:: SUPPLIED MATERIAL ::

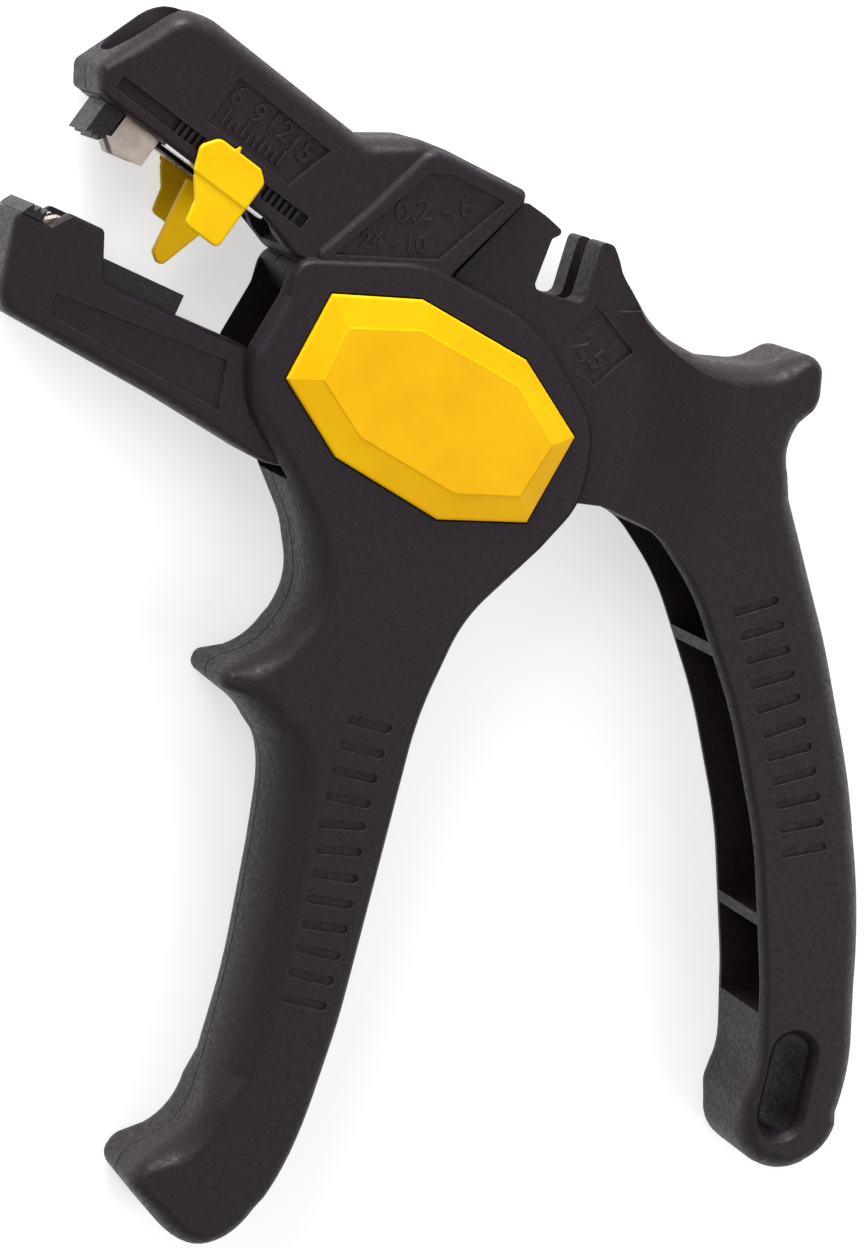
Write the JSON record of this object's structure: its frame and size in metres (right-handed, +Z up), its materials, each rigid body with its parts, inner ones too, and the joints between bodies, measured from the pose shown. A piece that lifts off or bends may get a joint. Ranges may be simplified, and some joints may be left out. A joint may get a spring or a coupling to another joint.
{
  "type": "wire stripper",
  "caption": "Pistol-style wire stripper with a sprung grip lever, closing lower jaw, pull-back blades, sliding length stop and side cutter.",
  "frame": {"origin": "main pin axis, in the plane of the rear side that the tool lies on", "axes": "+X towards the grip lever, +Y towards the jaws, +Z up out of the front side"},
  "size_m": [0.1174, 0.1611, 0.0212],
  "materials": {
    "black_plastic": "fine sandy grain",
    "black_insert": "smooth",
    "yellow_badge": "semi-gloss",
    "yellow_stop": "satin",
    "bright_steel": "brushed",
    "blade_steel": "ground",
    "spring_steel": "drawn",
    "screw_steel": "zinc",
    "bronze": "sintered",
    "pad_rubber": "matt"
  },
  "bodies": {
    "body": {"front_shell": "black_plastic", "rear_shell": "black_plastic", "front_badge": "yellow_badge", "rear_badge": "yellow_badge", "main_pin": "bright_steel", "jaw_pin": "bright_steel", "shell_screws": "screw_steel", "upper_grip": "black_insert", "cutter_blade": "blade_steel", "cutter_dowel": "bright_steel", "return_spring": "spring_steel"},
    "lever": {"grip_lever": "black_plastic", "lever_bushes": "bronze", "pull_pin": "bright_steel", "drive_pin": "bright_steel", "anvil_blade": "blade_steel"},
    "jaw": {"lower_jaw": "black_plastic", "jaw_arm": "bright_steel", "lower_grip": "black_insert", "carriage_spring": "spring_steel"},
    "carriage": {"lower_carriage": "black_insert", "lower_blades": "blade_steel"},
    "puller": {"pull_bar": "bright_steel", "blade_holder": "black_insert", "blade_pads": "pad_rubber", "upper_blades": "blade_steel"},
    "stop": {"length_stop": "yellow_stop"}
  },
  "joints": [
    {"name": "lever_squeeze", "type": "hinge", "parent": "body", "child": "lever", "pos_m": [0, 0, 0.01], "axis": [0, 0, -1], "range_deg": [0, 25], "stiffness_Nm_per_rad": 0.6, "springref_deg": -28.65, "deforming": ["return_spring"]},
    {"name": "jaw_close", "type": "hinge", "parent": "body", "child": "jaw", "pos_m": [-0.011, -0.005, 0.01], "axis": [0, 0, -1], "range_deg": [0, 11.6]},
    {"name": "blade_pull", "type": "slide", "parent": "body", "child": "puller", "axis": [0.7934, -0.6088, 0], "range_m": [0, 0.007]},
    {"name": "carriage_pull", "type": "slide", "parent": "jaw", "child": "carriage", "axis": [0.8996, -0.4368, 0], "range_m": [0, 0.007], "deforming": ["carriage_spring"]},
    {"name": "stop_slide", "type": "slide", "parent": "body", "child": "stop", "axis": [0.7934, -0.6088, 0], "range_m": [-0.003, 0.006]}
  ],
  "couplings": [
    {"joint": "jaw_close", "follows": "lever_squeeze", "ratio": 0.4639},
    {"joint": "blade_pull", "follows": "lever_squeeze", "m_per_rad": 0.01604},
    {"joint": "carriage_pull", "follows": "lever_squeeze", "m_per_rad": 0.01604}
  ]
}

:::

#### AIM OF THE TASK
Write the data back out verbatim.

#### RESULT
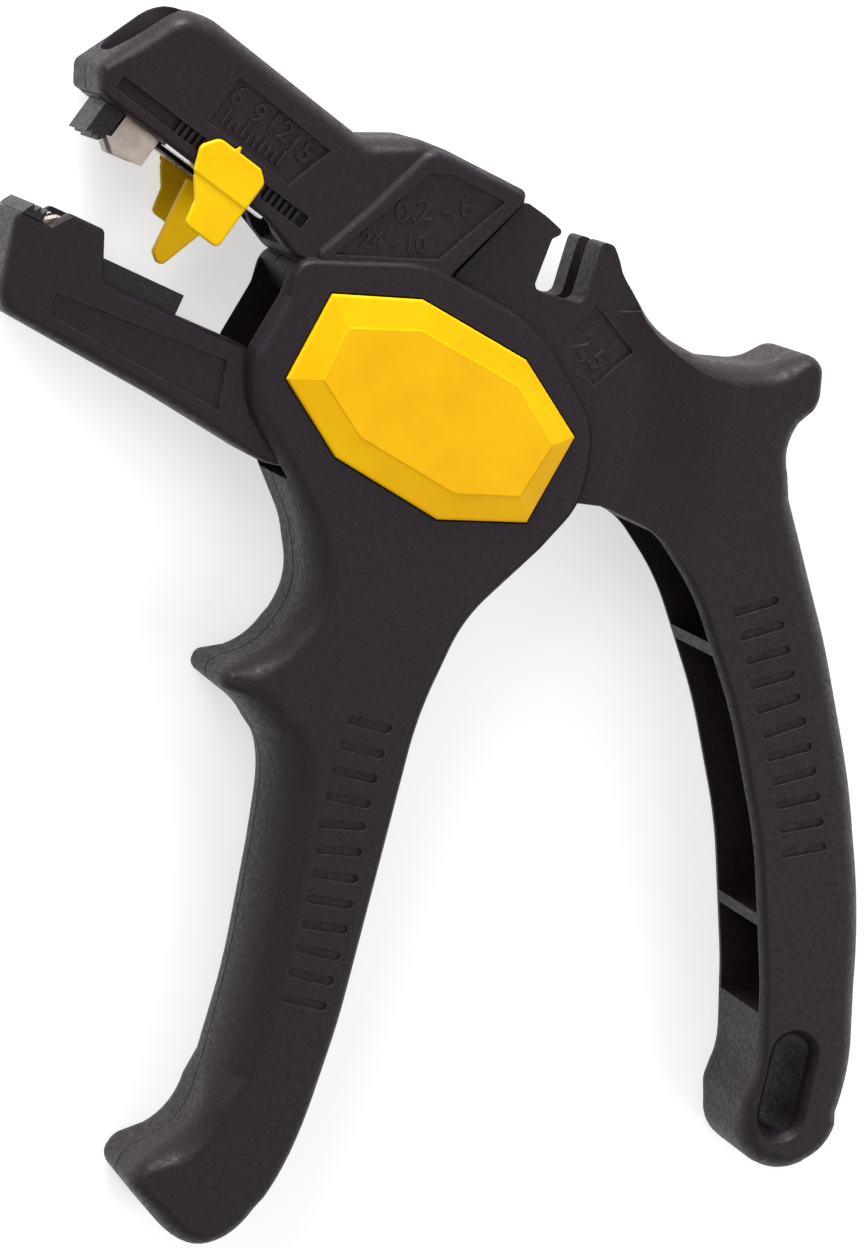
Write the JSON record of this object's structure: its frame and size in metres (right-handed, +Z up), its materials, each rigid body with its parts, inner ones too, and the joints between bodies, measured from the pose shown. A piece that lifts off or bends may get a joint. Ranges may be simplified, and some joints may be left out. A joint may get a spring or a coupling to another joint.
{
  "type": "wire stripper",
  "caption": "Pistol-style wire stripper with a sprung grip lever, closing lower jaw, pull-back blades, sliding length stop and side cutter.",
  "frame": {"origin": "main pin axis, in the plane of the rear side that the tool lies on", "axes": "+X towards the grip lever, +Y towards the jaws, +Z up out of the front side"},
  "size_m": [0.1174, 0.1611, 0.0212],
  "materials": {
    "black_plastic": "fine sandy grain",
    "black_insert": "smooth",
    "yellow_badge": "semi-gloss",
    "yellow_stop": "satin",
    "bright_steel": "brushed",
    "blade_steel": "ground",
    "spring_steel": "drawn",
    "screw_steel": "zinc",
    "bronze": "sintered",
    "pad_rubber": "matt"
  },
  "bodies": {
    "body": {"front_shell": "black_plastic", "rear_shell": "black_plastic", "front_badge": "yellow_badge", "rear_badge": "yellow_badge", "main_pin": "bright_steel", "jaw_pin": "bright_steel", "shell_screws": "screw_steel", "upper_grip": "black_insert", "cutter_blade": "blade_steel", "cutter_dowel": "bright_steel", "return_spring": "spring_steel"},
    "lever": {"grip_lever": "black_plastic", "lever_bushes": "bronze", "pull_pin": "bright_steel", "drive_pin": "bright_steel", "anvil_blade": "blade_steel"},
    "jaw": {"lower_jaw": "black_plastic", "jaw_arm": "bright_steel", "lower_grip": "black_insert", "carriage_spring": "spring_steel"},
    "carriage": {"lower_carriage": "black_insert", "lower_blades": "blade_steel"},
    "puller": {"pull_bar": "bright_steel", "blade_holder": "black_insert", "blade_pads": "pad_rubber", "upper_blades": "blade_steel"},
    "stop": {"length_stop": "yellow_stop"}
  },
  "joints": [
    {"name": "lever_squeeze", "type": "hinge", "parent": "body", "child": "lever", "pos_m": [0, 0, 0.01], "axis": [0, 0, -1], "range_deg": [0, 25], "stiffness_Nm_per_rad": 0.6, "springref_deg": -28.65, "deforming": ["return_spring"]},
    {"name": "jaw_close", "type": "hinge", "parent": "body", "child": "jaw", "pos_m": [-0.011, -0.005, 0.01], "axis": [0, 0, -1], "range_deg": [0, 11.6]},
    {"name": "blade_pull", "type": "slide", "parent": "body", "child": "puller", "axis": [0.7934, -0.6088, 0], "range_m": [0, 0.007]},
    {"name": "carriage_pull", "type": "slide", "parent": "jaw", "child": "carriage", "axis": [0.8996, -0.4368, 0], "range_m": [0, 0.007], "deforming": ["carriage_spring"]},
    {"name": "stop_slide", "type": "slide", "parent": "body", "child": "stop", "axis": [0.7934, -0.6088, 0], "range_m": [-0.003, 0.006]}
  ],
  "couplings": [
    {"joint": "jaw_close", "follows": "lever_squeeze", "ratio": 0.4639},
    {"joint": "blade_pull", "follows": "lever_squeeze", "m_per_rad": 0.01604},
    {"joint": "carriage_pull", "follows": "lever_squeeze", "m_per_rad": 0.01604}
  ]
}